My friend moved away, and has ceased to be a daily reminder for me to continue this practice.  I guess I just forgot to pray.  I miss that type of worship, especially when lately, my prayers of relying on God look more and more like a stress relief wish list.  Yesterday, I also saw a friend from back home Chicago had updated his facebook status to "I can think of nothing good, except submitting two scholarships, that happened today."  That made me so sad.

So, in an effort to begin again, as I often do, here is an inexhaustive list of the small blessings from the beginning of to today, waking until getting to work. 

- There was sunshine outside my curtains when I woke up.

- I went for the teapot, and there was already enough water left from the roomies for my oatmeal.

- On my way out I realize that I needed 3 cents more for coffee.  I keep change in a big 5Gal. water jug, that is hard to get change out of once it is in (that's the point).  I found 3 cents in the first alternative place I looked.

- When I walked out my front door, there was a sunshine immediately on my face and an unidentified child walking up the stairs. The first person I talked to/greeted this morning was a child.

- My Deli Guys had my coffee ready (small, no sugar, little bit of milk, napkin please) and I got to skip the line of high school students ordering sandwiches.

- I got a new monthly Metro card at work yesterday, because someone else was grabbing one, not knowing that this morning my current one was not going to have expired.

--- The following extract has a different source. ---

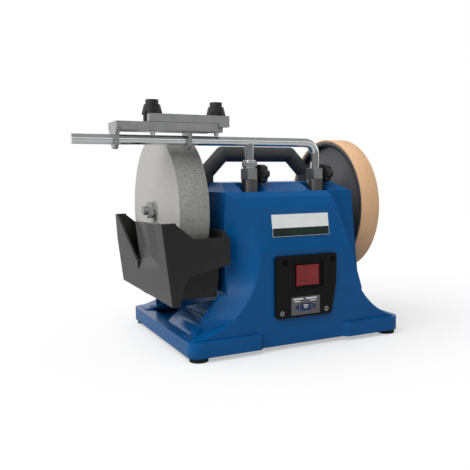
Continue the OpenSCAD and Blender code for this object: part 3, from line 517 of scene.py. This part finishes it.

- The line in the Khrusty Brothers song Every Time A Lie song came on the headphones. "So I was sipping on my whiskey in Kentucky-town, where the top-shelf burboun is a Jim Beam brown", reminding me of my wanderlust, and the beauty in the commonplace and average of most of America, even if it is about liquor at 8:30 in the morning.

- I got a seat on the train while still in Brooklyn.

- There was an article on the NYTimes iPhone app.  called "JFK Condolence Letters Published for 1st Time".  It's about a new book complied of letters Americans write to Jackie after JFK's assassination.  After reading,  I was thinking about human connections, and that what creates the most intense connection (between non-lovers, and even then, maybe lovers, I wouldn't know) is sharing our
purest, most singular revelations. Which all led me to thinking about my pure, singular revelations.  Which reminded me of my forgotten prayer, and led me to sharing this morning.

- Mike bought my Americano for me this morning.